13. A peeling method comprising:

holding, by a first holding unit, a first substrate of a superimposed substrate in which the first substrate and a second substrate are bonded, the first holding unit being configured to hold the first substrate;

holding, by a second holding unit, the second substrate of the superimposed substrate and moving the second substrate in a direction of separating the second substrate from a surface of the first substrate, the second holding unit being configured to hold and move the second substrate in the direction of separating the second substrate from the surface of the first substrate; and

forming, by a peeling inducing unit, an area where the second substrate starts to be peeled off from the first substrate on a side surface of the superimposed substrate by causing a sharp member of the peeling inducing unit to come into contact with a side surface portion of the second substrate adjacent to the bonding portion, thereby inducing peeling, the peeling inducing unit including the sharp member and a moving mechanism configured to move the sharp member toward a side surface portion of the second substrate adjacent to a bonding portion of the first substrate and the second substrate in the side surface of the superimposed substrate.

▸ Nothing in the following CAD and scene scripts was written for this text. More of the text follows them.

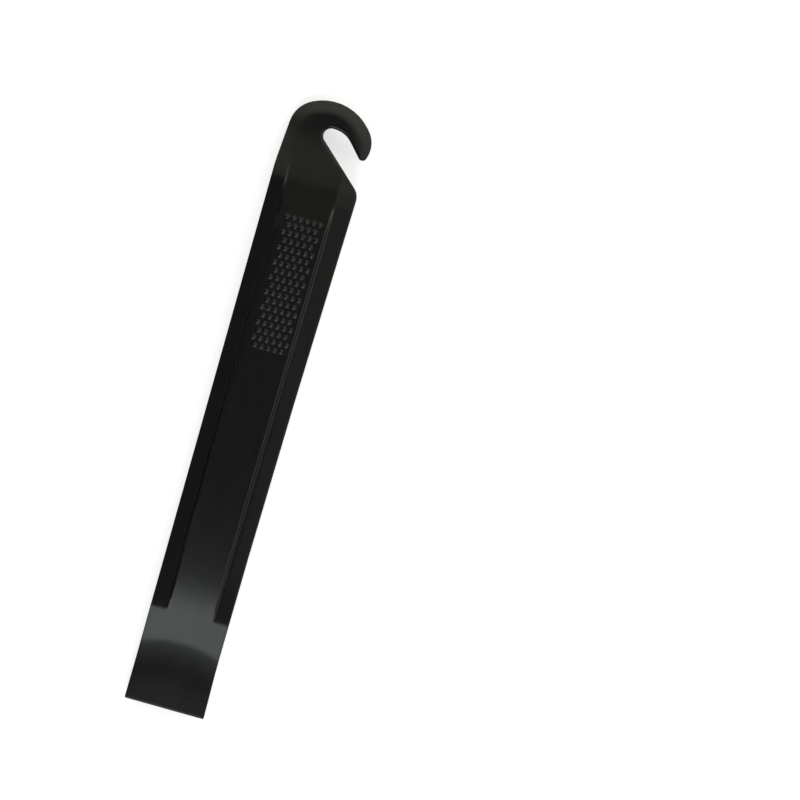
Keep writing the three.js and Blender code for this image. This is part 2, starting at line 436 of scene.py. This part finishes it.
class Shell:
    """Vertices and faces of one mesh, built up from rings and filled regions."""

    def __init__(self):
        self.points = []
        self.faces = []

    def add(self, plan, heights):
        first = len(self.points)
        heights = np.broadcast_to(heights, len(plan))
        self.points.extend((p[0], p[1], h) for p, h in zip(plan, heights))
        return list(range(first, len(self.points)))

    def bridge(self, lower, upper):
        """Quads between two rings of one length. A counter-clockwise pair faces outward."""
        for i in range(len(lower)):
            j = (i + 1) % len(lower)
            self.faces.append((lower[i], lower[j], upper[j], upper[i]))

    def fill(self, ring, holes, spots, edges, height, up):
        """Triangles inside a ring, clear of the holes, through the given spots and edges."""
        plan = []
        index = []
        borders = []
        for loop in [ring] + holes:
            borders.append(list(range(len(plan), len(plan) + len(loop))))
            plan.extend(self.points[i][:2] for i in loop)
            index.extend(loop)
        base = len(plan)
        plan.extend(tuple(p) for p in spots)
        all_edges = [(base + a, base + b) for a, b in edges]
        for border in borders:
            all_edges.extend(zip(border, border[1:] + border[:1]))
        flat = [Vector(p[:2]) for p in plan]
        out, _, triangles, origins, _, _ = delaunay_2d_cdt(flat, all_edges, [], 0, 1e-6)
        fresh = [i for i, origin in enumerate(origins) if not any(o < base for o in origin)]
        new_plan = np.array([out[i][:] for i in fresh]).reshape(-1, 2)
        new_ids = self.add(new_plan, height(new_plan)) if len(fresh) else []
        lookup = dict(zip(fresh, new_ids))
        where = []
        for i, origin in enumerate(origins):
            old = [o for o in origin if o < base]
            where.append(index[old[0]] if old else lookup[i])
        centres = np.array([np.mean([out[i][:] for i in t], axis=0) for t in triangles])
        keep = inside_depth(centres, np.array([self.points[i][:2] for i in ring])) > 0
        for hole in holes:
            keep &= inside_depth(centres, np.array([self.points[i][:2] for i in hole])) < 0
        for triangle, wanted in zip(triangles, keep):
            if wanted:
                corners = [where[i] for i in triangle]
                self.faces.append(tuple(corners if up else corners[::-1]))

    def object(self, name):
        mesh = bpy.data.meshes.new(name)
        mesh.from_pydata([(x * MM, y * MM, z * MM) for x, y, z in self.points], [], self.faces)
        mesh.validate()
        mesh.shade_smooth()
        piece = bpy.data.objects.new(name, mesh)
        bpy.context.scene.collection.objects.link(piece)
        return piece


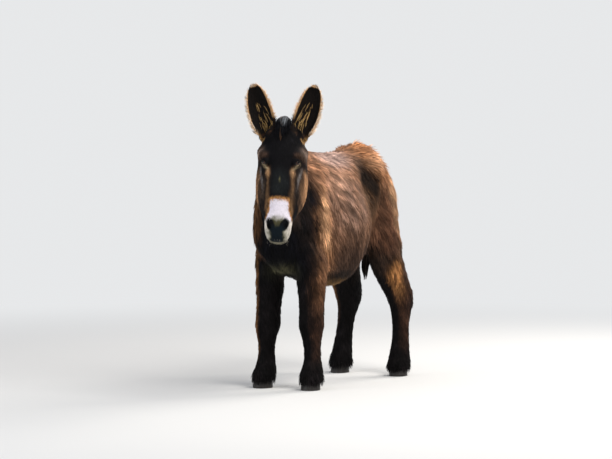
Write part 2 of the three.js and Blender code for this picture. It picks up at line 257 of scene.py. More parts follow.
# The eyeballs look outward and forward. The almond opening of the lids slopes up to its outer
# corner. Each frame has the directions along the opening, up across it and out of the eye.
EYE = 0.020  # radius
EYE_FRAMES = {}
for side in (1, -1):
    gaze = unit(np.array([side * 0.73, -0.68, -0.08]))
    slope = unit(np.cross(gaze, [0, 0, 1]) * -side + [0, 0, 0.42])
    slope = unit(slope - gaze * (slope @ gaze))
    rise = unit(np.cross(gaze, slope))
    EYE_FRAMES[side] = np.stack([slope, rise * np.sign(rise[2]), gaze])


# Below 1 inside the opening between the lids, for a direction in the frame of the eye.
def opening(local):
    across, up = local[..., 0], local[..., 1]
    return (across / 0.74) ** 2 + ((up + 0.08) / (0.40 - 0.14 * across**2)) ** 2


parts = [copy_of(node) for node in FLESH]
for name in ("eye_left", "eye_right"):
    ball = copy_of(name)
    centre = middle(name)
    put(ball, (places(ball) - centre) * SOCKET + centre)
    parts.append(ball)
for flesh in parts:
    shaped(flesh, bpy.ops.transform.shrink_fatten, value=SEAM)
for flesh in parts:
    flesh.select_set(True)
bpy.ops.object.join()
hide = bpy.context.object
hide.name = "hide"
hide.data.name = "hide"
finished(hide, "REMESH", mode="VOXEL", voxel_size=HIDE_GRAIN)

# The flat facets of the solids are eased into muscle, least on the ears, the face and the shins.
part = shares(places(hide))
ease = 1 - 0.62 * part["head"] - 0.94 * part["ear"] - 0.5 * part["leg"]
soft = hide.vertex_groups.new(name="soft")
for step in range(1, 11):
    chosen = np.flatnonzero(np.clip(np.ceil(ease * 10), 1, 10) == step)
    soft.add(chosen.tolist(), step / 10, "REPLACE")
finished(hide, "SMOOTH", factor=0.5, iterations=60, vertex_group="soft")

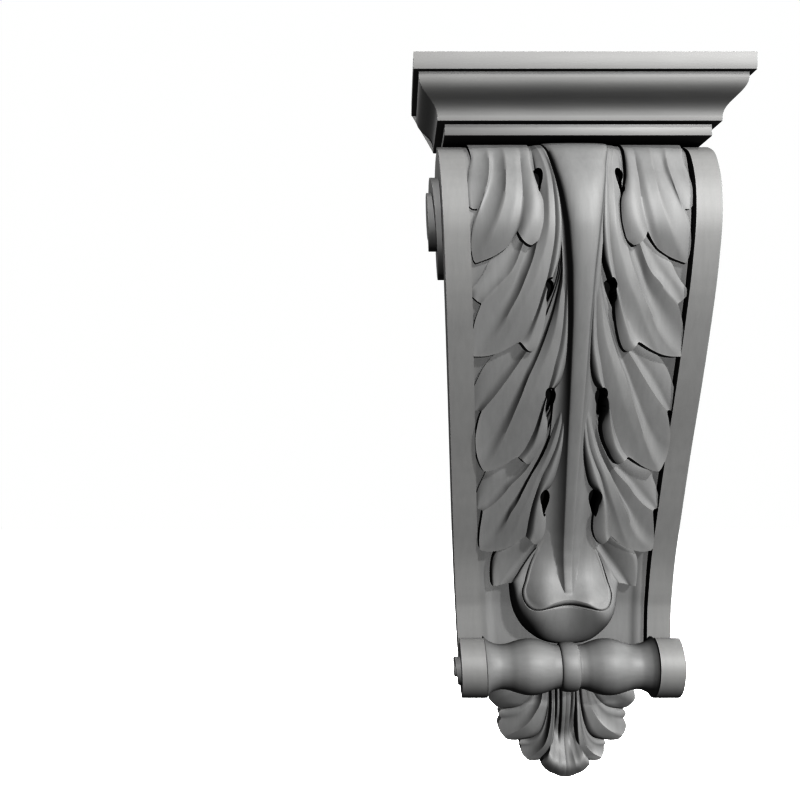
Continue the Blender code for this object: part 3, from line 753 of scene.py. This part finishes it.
SCOOP_BOW = [(-2.2, 0.1), (-2.9, 0.3), (-3.0, 0.42), (-3.1, 0.52), (-3.2, 0.66), (-3.28, 0.90), (-3.36, 1.40),
             (-3.45, 1.6)]


def scoop_depth(x, z):
    lead = 0.035 * np.sin(np.pi * np.clip(np.abs(x) / 0.30, 0, 1)) ** 2
    return front(z) + at(SCOOP, z - lead) - at(SCOOP_BOW, z) * x * x


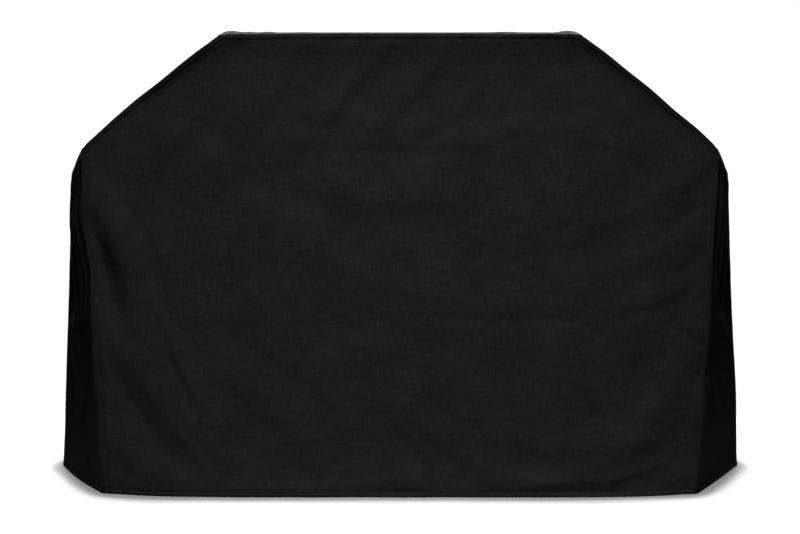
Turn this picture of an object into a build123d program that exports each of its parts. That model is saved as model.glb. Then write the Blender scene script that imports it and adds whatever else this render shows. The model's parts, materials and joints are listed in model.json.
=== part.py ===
from build123d import *
import os

# A fitted cloth cover for a gas grill, standing open as it does over a grill: hexagonal front and
# back panels, joined by a gusset that runs up one side, over the slopes and the flat top, and down.
# Origin at the footprint's centre, +X to the right seen from the front, -Y to the front, +Z up.

# ---- Driving dimensions, millimetres -------------------------------------------------------------
HEIGHT = 1200.0  # floor to the flat top
TOP_WIDTH = 891.0  # between the two top corners
TOP_DEPTH = 580.0
SHOULDER_WIDTH = 1625.0  # between the shoulder corners, where the slopes meet the sides
SHOULDER_DEPTH = 544.0
SHOULDER_HEIGHT = 906.0
SHOULDER_BOW = 25.0  # how far the front panel stands forward of its own corners there
HEM_WIDTH = 1568.0  # between the front corners of the hem
HEM_DEPTH = 520.0
HEM_BOW = 40.0
CREASE_HEM_WIDTH = 1886.0  # across the upright folds in the middle of the two sides
CREASE_TOP_WIDTH = 1787.0  # the same at the folds' upper ends
CREASE_TOP_HEIGHT = 795.0

FABRIC = 1.0  # coated cloth
WELT_WIDTH = 12.0  # seam allowance, turned and stitched flat
WELT_RAISE = 1.0
BINDING_HEIGHT = 12.0  # folded tape round the hem
BINDING_CLOTH = 0.8

STRAP_WIDTH = 38.0
STRAP_THICKNESS = 1.5
STRAP_LENGTH = 280.0  # the free part, below its stitching
STRAP_PLACE = 0.45  # along a half side, from the front corner to the fold
SEWN_HEIGHT = 50.0
SEWN_THICKNESS = 4.5  # the strap's end folded three times
SEWN_CENTRE_HEIGHT = 350.0
SEWN_GAP = 3.0  # between the stitched end and the part that swings
PATCH_WIDTH = 70.0
PATCH_HEIGHT = 76.0
PATCH_THICKNESS = 1.5
PATCH_SINK = 0.6  # lets the flat patch follow the wall before the wall is cut out of it
TAPE_WIDTH = 34.0
TAPE_THICKNESS = 1.5
HOOK_TAPE_LENGTH = 90.0
LOOP_TAPE_LENGTH = 140.0
TAPE_END_GAP = 8.0  # from the tape to the strap's free end

SPACE = 4000.0  # larger than the cover, for cutting tools
PAST_HEM = 1.2  # cutting outlines run on past the hem, to this share of the upright seam


# ---- The cover's surface -------------------------------------------------------------------------
class Skin:
    """Corner points of the +X, -Y quarter of a surface `out` outside the cloth's outer face."""

    def __init__(self, out=0.0):
        self.grow_x = 1 + out / (CREASE_HEM_WIDTH / 2)
        self.grow_y = 1 + out / (HEM_DEPTH / 2 + HEM_BOW)
        self.grow_z = 1 + out / HEIGHT
        self.hem_corner = self.point(HEM_WIDTH / 2, -HEM_DEPTH / 2, 0)
        self.hem_crease = self.point(CREASE_HEM_WIDTH / 2, 0, 0)
        self.hem_middle = self.point(0, -HEM_DEPTH / 2 - HEM_BOW, 0)
        self.shoulder = self.point(SHOULDER_WIDTH / 2, -SHOULDER_DEPTH / 2, SHOULDER_HEIGHT)
        self.shoulder_middle = self.point(0, -SHOULDER_DEPTH / 2 - SHOULDER_BOW, SHOULDER_HEIGHT)
        self.crease_top = self.point(CREASE_TOP_WIDTH / 2, 0, CREASE_TOP_HEIGHT)
        self.top_corner = self.point(TOP_WIDTH / 2, -TOP_DEPTH / 2, HEIGHT)
        self.top_side = self.point(TOP_WIDTH / 2, 0, HEIGHT)

    def point(self, x, y, z):
        return Vector(x * self.grow_x, y * self.grow_y, z * self.grow_z)


def flip_x(point):
    return Vector(-point.X, point.Y, point.Z)


def flip_y(point):
    return Vector(point.X, -point.Y, point.Z)


def between(start, end, share):
    return start + (end - start) * share


def line(start, end):
    return Edge.make_line(start, end)


def bowed(corner, middle):
    """An arc from the left twin of a corner, through a point on the centre plane, to the corner."""
    return Edge.make_three_point_arc(flip_x(corner), middle, corner)


def ruled(first, second):
    return Face.make_surface_from_curves(first, second)


def cloth(outer_low, outer_high, inner_low, inner_high):
    """A thin solid between two surfaces, each ruled from its low edge to its high one."""
    ends = [
        ruled(line(outer_low @ end, outer_high @ end), line(inner_low @ end, inner_high @ end))
        for end in (0, 1)
    ]
    faces = [
        ruled(outer_low, outer_high),
        ruled(inner_low, inner_high),
        ruled(outer_low, inner_low),
        ruled(outer_high, inner_high),
        *ends,
    ]
    return Solid(Shell(faces))


# ---- Layers of each panel, between two skins -----------------------------------------------------
def front_layer(outer, inner):
    """The front panel: from the hem to the shoulders, then from the shoulders to the top edge."""
    hems = [bowed(s.hem_corner, s.hem_middle) for s in (outer, inner)]
    shoulders = [bowed(s.shoulder, s.shoulder_middle) for s in (outer, inner)]
    tops = [line(flip_x(s.top_corner), s.top_corner) for s in (outer, inner)]
    lower = cloth(hems[0], shoulders[0], hems[1], shoulders[1])
    upper = cloth(shoulders[0], tops[0], shoulders[1], tops[1])
    return lower + upper


def halves(low, high, outer, inner):
    """A gusset panel from two halves that meet on the plane Y=0.

    low and high are functions that give a skin's lower and upper edge of the front half.
    """
    front = cloth(low(outer), high(outer), low(inner), high(inner))
    return front + front.mirror(Plane.XZ)


def hem_ring(s):
    return line(s.hem_corner, s.hem_crease)


def shoulder_ring(s):
    return line(s.shoulder, s.crease_top)


def top_ring(s):
    return line(s.top_corner, s.top_side)


def side_layer(outer, inner):
    """The right side panel, folded outwards along its upright middle line."""
    return halves(hem_ring, shoulder_ring, outer, inner)


def slope_layer(outer, inner):
    return halves(shoulder_ring, top_ring, outer, inner)


def top_layer(outer, inner):
    """The flat top, a rectangle whose four edges are cut at the mitre of the seams."""
    corners = [(s.top_corner, flip_x(s.top_corner)) for s in (inner, outer)]
    outlines = [Wire.make_polygon([a, b, flip_y(b), flip_y(a)]) for a, b in corners]
    return Solid.make_loft(outlines, ruled=True)


def above(height):
    """A block that holds everything above a height."""
    return Pos(0, 0, height + SPACE / 2) * Box(SPACE, SPACE, SPACE)


# ---- Cloth panels --------------------------------------------------------------------------------
FACE, LINING = Skin(), Skin(-FABRIC)


def front_panel():
    return front_layer(FACE, LINING) & above(BINDING_CLOTH)


def side_panel():
    return side_layer(FACE, LINING) & above(BINDING_CLOTH)


# ---- Hem binding: a tape folded round the lower edge of each panel -------------------------------
def hem_skins():
    return Skin(BINDING_CLOTH), Skin(-FABRIC - BINDING_CLOTH)


def level(low, high, height):
    """The point at a height on the line between two points."""
    return between(low, high, (height - low.Z) / (high.Z - low.Z))


def front_ring(s, height):
    """The front panel's outline at a height near the hem."""
    middle = level(s.hem_middle, s.shoulder_middle, height)
    return bowed(level(s.hem_corner, s.shoulder, height), middle)


def side_ring(s, height):
    corner = level(s.hem_corner, s.shoulder, height)
    return line(corner, level(s.hem_crease, s.crease_top, height))


def front_binding(panel):
    outer, inner = hem_skins()
    heights = (-BINDING_HEIGHT, BINDING_HEIGHT)
    tape = cloth(*[front_ring(s, height) for s in (outer, inner) for height in heights])
    return (tape & above(0)) - panel


def side_binding(panel):
    def low(s):
        return side_ring(s, -BINDING_HEIGHT)

    def high(s):
        return side_ring(s, BINDING_HEIGHT)

    return (halves(low, high, *hem_skins()) & above(0)) - panel


# ---- Seam welts: the seam allowance stitched flat, a raised band beside each seam ----------------
def welt_skins():
    return Skin(WELT_RAISE), Skin()


def front_welt():
    """Up one upright seam of the front panel, along its slopes and top, and down the other."""
    s = FACE
    below = between(s.shoulder, s.hem_corner, PAST_HEM)
    right = [below, s.shoulder, s.top_corner]
    outline = [(p.X, p.Z) for p in right] + [(-p.X, p.Z) for p in reversed(right)]
    inside = offset(make_face(Polyline(*outline, close=True)), -WELT_WIDTH, kind=Kind.INTERSECTION)
    opening = extrude(Plane.XZ * inside, SPACE, both=True)
    return (front_layer(*welt_skins()) - opening) & above(BINDING_HEIGHT)


def slope_welts():
    """The bands along the slope panel's two cross seams, at the top corner and at the shoulder."""
    s = FACE
    layer = slope_layer(*welt_skins())
    run = Vector(s.shoulder.X - s.top_corner.X, 0, s.shoulder.Z - s.top_corner.Z)
    width = WELT_WIDTH * run.X / run.length  # the band's width seen from above
    near_top = Pos(s.top_corner.X + width - SPACE / 2, 0, 0) * Box(SPACE, SPACE, SPACE)
    x, y = s.shoulder.X - width, s.shoulder.Y
    fold = [(x, 2 * y), (x, y), (s.crease_top.X - width, 0), (x, -y), (x, -2 * y)]
    before_fold = make_face(Polyline((0, 2 * y), *fold, (0, -2 * y), close=True))
    return layer & near_top, layer - extrude(before_fold, SPACE, both=True)


# ---- Tie-down straps inside the sides ------------------------------------------------------------
def wall_place(height):
    """A plane on the inside of the right side's front half, at a height.

    X runs along the wall towards the front corner, Y up, and Z into the cover.
    """
    s = LINING
    foot = between(s.hem_corner, s.hem_crease, STRAP_PLACE)
    head = between(s.shoulder, s.crease_top, STRAP_PLACE)
    across = between(s.hem_corner - s.hem_crease, s.shoulder - s.crease_top, height / head.Z)
    normal = across.cross(head - foot)
    inwards = Vector(normal.X, normal.Y, 0).normalized()
    along = Vector(0, 0, 1).cross(inwards)
    return Plane(level(foot, head, height), x_dir=along, z_dir=inwards)


def slab(place, width, height, low, thickness):
    """A block centred on a wall place, from `low` off the wall to `low` plus its thickness."""
    return place * Pos(0, 0, low + thickness / 2) * Box(width, height, thickness)


def strap_place():
    """Where the free part turns: on its top edge, halfway through its thickness."""
    place = wall_place(SEWN_CENTRE_HEIGHT)
    drop = SEWN_HEIGHT / 2 + SEWN_GAP
    out = PATCH_THICKNESS + SEWN_THICKNESS - STRAP_THICKNESS / 2
    return place * Pos(0, -drop, out)


def strap_patch(panel):
    place = wall_place(SEWN_CENTRE_HEIGHT)
    blank = slab(place, PATCH_WIDTH, PATCH_HEIGHT, -PATCH_SINK, PATCH_SINK + PATCH_THICKNESS)
    pieces = (blank - panel).solids().sort_by(SortBy.VOLUME)
    return pieces[-1]


def strap_anchor():
    place = wall_place(SEWN_CENTRE_HEIGHT)
    return slab(place, STRAP_WIDTH, SEWN_HEIGHT, PATCH_THICKNESS, SEWN_THICKNESS)


def strap_part(width, length, end_gap, low, thickness):
    """A block on the free part, whose lower end is end_gap above the strap's free end."""
    place = Plane(strap_place()) * Pos(0, end_gap + length / 2 - STRAP_LENGTH, 0)
    return slab(place, width, length, low, thickness)


def strap_webbing():
    return strap_part(STRAP_WIDTH, STRAP_LENGTH, 0, -STRAP_THICKNESS / 2, STRAP_THICKNESS)


def hook_tape():
    low = STRAP_THICKNESS / 2
    return strap_part(TAPE_WIDTH, HOOK_TAPE_LENGTH, TAPE_END_GAP, low, TAPE_THICKNESS)


def loop_tape():
    low = -STRAP_THICKNESS / 2 - TAPE_THICKNESS
    return strap_part(TAPE_WIDTH, LOOP_TAPE_LENGTH, TAPE_END_GAP, low, TAPE_THICKNESS)


# ---- Writing the parts ---------------------------------------------------------------------------
def to_left(shape):
    return shape.mirror(Plane.YZ)


def to_back(shape):
    return shape.mirror(Plane.XZ)


def front_parts():
    panel = front_panel()
    return {"panel": panel, "hem_binding": front_binding(panel), "seam_welt": front_welt()}


def right_parts():
    """The pieces of the right side; the left ones are their mirror images."""
    panel = side_panel()
    top_welt, shoulder_welt = slope_welts()
    parts = {
        "side_panel": panel,
        "slope_panel": slope_layer(FACE, LINING),
        "side_hem_binding": side_binding(panel),
        "top_corner_welt": top_welt,
        "shoulder_welt": shoulder_welt,
        "front_hook_tape": hook_tape(),
        "back_loop_tape": to_back(loop_tape()),
    }
    sewn = {"strap_patch": strap_patch(panel), "strap_anchor": strap_anchor()}
    for name, shape in (sewn | {"strap": strap_webbing()}).items():
        parts[f"front_{name}"] = shape
        parts[f"back_{name}"] = to_back(shape)
    return parts


def all_parts():
    parts = {"top_panel": top_layer(FACE, LINING)}
    for name, shape in front_parts().items():
        parts[f"front_{name}"] = shape
        parts[f"back_{name}"] = to_back(shape)
    for name, shape in right_parts().items():
        parts[f"right_{name}"] = shape
        parts[f"left_{name}"] = to_left(shape)
    return parts


def main():
    os.makedirs("parts", exist_ok=True)
    for name, shape in all_parts().items():
        export_step(shape.solid(), f"parts/{name}.step")


if __name__ == "__main__":
    main()
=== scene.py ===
import json
import math

import bpy
import numpy as np
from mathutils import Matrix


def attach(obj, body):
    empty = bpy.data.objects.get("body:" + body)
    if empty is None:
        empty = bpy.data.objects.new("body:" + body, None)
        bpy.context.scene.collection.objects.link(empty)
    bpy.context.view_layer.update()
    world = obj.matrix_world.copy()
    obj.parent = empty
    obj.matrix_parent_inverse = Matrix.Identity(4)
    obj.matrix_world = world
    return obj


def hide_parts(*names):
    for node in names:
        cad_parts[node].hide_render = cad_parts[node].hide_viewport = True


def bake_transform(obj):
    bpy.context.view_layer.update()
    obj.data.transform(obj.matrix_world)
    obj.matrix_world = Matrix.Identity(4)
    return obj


# A black cloth grill cover, standing as it does over a grill. Its two big faces and the band between
# them are one surface, settled by a cloth simulation and then given the folds that a stored cover
# keeps. It is cut along its seams into panels, with raised seam welts, a bound hem, stitches, and
# four tie-down straps inside the sides.
# Lengths are in metres. +X is to the right seen from the front, and the front faces -Y.

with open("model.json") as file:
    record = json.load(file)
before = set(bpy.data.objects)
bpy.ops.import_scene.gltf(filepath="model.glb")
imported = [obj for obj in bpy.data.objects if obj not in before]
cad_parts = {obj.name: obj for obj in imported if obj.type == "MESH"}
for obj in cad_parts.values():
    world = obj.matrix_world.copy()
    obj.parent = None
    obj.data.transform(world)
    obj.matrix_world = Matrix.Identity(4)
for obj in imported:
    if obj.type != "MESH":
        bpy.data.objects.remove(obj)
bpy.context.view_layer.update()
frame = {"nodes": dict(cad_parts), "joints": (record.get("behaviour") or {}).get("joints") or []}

CLOTH = 0.001  # its thickness
WELT_WIDTH = 0.012
HEM_HEIGHT = 0.012
STITCH = 0.0048  # from one stitch to the next
THREAD_RADIUS = 0.00045
SHOULDER_BOW = 0.025  # how far a face bows out in its middle, between the shoulders
HEM_BOW = 0.040  # and at its hem
SLANT = 0.625  # distance from a sloping seam over the level distance from it
GUSSET_WIDTH = 0.61  # the cut of the band, from seam to seam

# The sewn ends of the straps, on the sides
STRAP_DEPTHS = (0.225, 0.775)  # shares of the way across the band
STRAP_HEIGHT = 0.35
STRAP_GRIP = 0.055  # radius in which the cloth lies flat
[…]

14. The peeling method of claim 13, wherein the inducing of peeling includes moving the sharp member further forward by the moving mechanism after the sharp member comes into contact with the side surface portion of the second substrate adjacent to the bonding portion.

15. The peeling method of claim 14, wherein the inducing of peeling includes moving the sharp member further forward by the moving mechanism while the first holding unit is moved by a first holding unit moving mechanism configured to move the first holding unit in a direction of separating the first substrate from the second substrate.